Cüneyt bey tebrikler çok güzel bir levrek. Uykunuzdan fedakarlık etmişsiniz ama deniz de ödülünü hemen vermiş. Darası başımıza.
slm arkadaşım bizim burada ise tam tersi saydıklarının diyorlar.buradaki ustalar saydıkların için dişi balık diyorlar bende sana ondan sordum.neyse hayırlısı balık olsunda erkek,dişi fark etmez.
Cüneyt bey tebrikler güzel levrek walla. Usta değilim ama bir tarif vereyim. Bira ile unu bulamaç yapıyorsunuz. Balığı diklemesine kalın dilimler halinde kesin ve tuzlayın. bir gazete kağıdında suyunu alsın çünkü suyunu alması önemli.Balığı bulamaca batırın sonra kızgın yağda kızartın afiyet olsun...

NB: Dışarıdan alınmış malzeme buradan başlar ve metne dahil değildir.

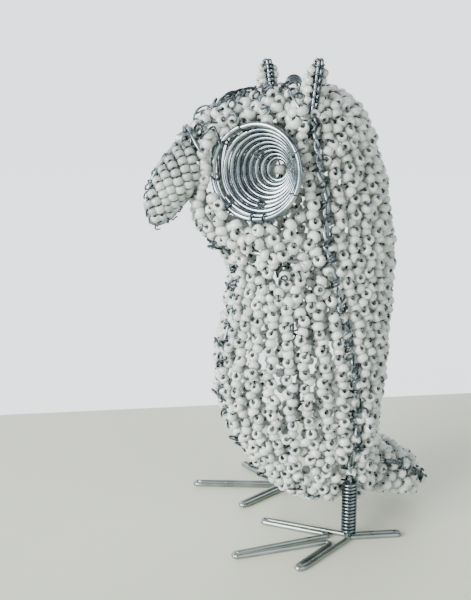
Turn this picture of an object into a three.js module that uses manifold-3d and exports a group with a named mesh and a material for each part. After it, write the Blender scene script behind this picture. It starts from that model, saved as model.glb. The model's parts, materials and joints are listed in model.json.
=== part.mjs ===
// A standing owl of wire and glass beads. Thick wires make the frame, nets of beads fill the spaces
// between them, the eyes are conical spirals of wire, and the inside is empty.
// Millimetres. The owl faces -Y, its left side is +X, +Z is up, and its feet stand on Z = 0.

import * as THREE from 'three';
import Module from 'manifold-3d';

const wasm = await Module();
wasm.setup();

// Driving dimensions
const HEIGHT = 175;             // floor to ear tips
const STANCE = 48.3;            // between the middles of the legs
const FRAME_WIRE = 1.6;         // thickness of the frame wires
const FRAME_DEPTH = 2.0;        // from the bead surface in to the middle of a frame wire
const NET_THICKNESS = 4.6;      // a net of 4 mm beads, one and a half beads deep
const NET_CELL = 6.4;           // half the spacing of the raised beads along a row
const BEAD_RELIEF = 1.3;        // from a raised bead's top down to the hollow beside it
const CLEARANCE = 0.3;          // gap between pieces that touch

const EYE_DIAMETER = 32.4;      // outside of the spiral
const EYE_DEPTH = 18.5;         // rim to the innermost turn
const EYE_WIRE = 1.5;
const EYE_TURNS = 9;
const EYE_HOLE = 5.0;           // inside the innermost turn
const EYE_ROOM = 9;             // how far the face is cut away in front of the rim
const EYE_TURN_AWAY = 47;       // degrees from straight sideways towards the front

const BEAK_HALF_WIDTH = 8;      // where the beak leaves the face
const BEAK_COLUMNS = 7;         // columns of beads from face to tip
const BEAK_COLUMN_BEADS = 5;    // beads from ridge to lower edge on each side
const BEAK_RELIEF = 0.9;
const BEAK_GAP = 0.8;            // between its beads and the wire round its edge

const EAR_THICKNESS = 7.4;      // a bead in front of the wire and one behind
const EAR_WIRE = 1.6;
const EAR_BEND = 1.4;           // radius of the wire's bend at the tip

const LEG_DIAMETER = 5.8;
const LEG_TOP = 22;             // the wound leg reaches up inside the body
const LEG_WRAP = 1.4;           // rise of each turn of the wire wound round the leg

const FOOT_WIRE = 1.65;
const TOE_STRANDS = 2.15;       // between the middles of a toe's two strands

const CROWN_COIL_WIRE = 1.0;
const CROWN_COIL_TURNS = 3;
const CROWN_COIL_RADIUS = 2.7;

// The free form is given in hundredths of the owl's height
const share = HEIGHT / 100;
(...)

Levreğin her mevsim her şeyi yapılır. Ama şimdi ızgara mevsimi değil. Fırında yada tavada daha iyi olabilir. klasik tarifim. Soğanları (5 adet) halka halka kesip tepsiye diz. Üstlerine sıvı değil, zeytinyağı dök (yarım çar bardağı), ikiye kestiğin filetoları (çift taraflı filetosunu çıkardıktan sonra ortadaki kılçığıda tavaya yerleştir ordada baya et kalır) karabiber ve tuzladığın levrek fletoları (karabiber bolca ve şart) soğanların üstüne koy. 6 7 tane sarımsağı arasına yerleştir. 2-3 adet domatesi halka halka kesip üstüne diz. 1 adet limonu da halka halka kesip diz. Üstüne bolca maydanozu serpiştir. Bir tatlı kaşığı biber salçasını bir çay bardağı suda eritip üstüne dök. Üstüne en son yaraım çay bardağı zeytinyağı dök. Aleminyum folyoyu üstünü hafifçe örtecek düzeyde (hava alması şart) ser ve kısık ateşte fırına ver. 45 dakika kadar sonra fırından çıkartıp bir küçük tüp tada ocakta üstü açık vaziyette suyu bitip soğanlardan hafifçe koku gelene kadar yer değiştirerek pişirmeye devam et. Garantili bir tariftir.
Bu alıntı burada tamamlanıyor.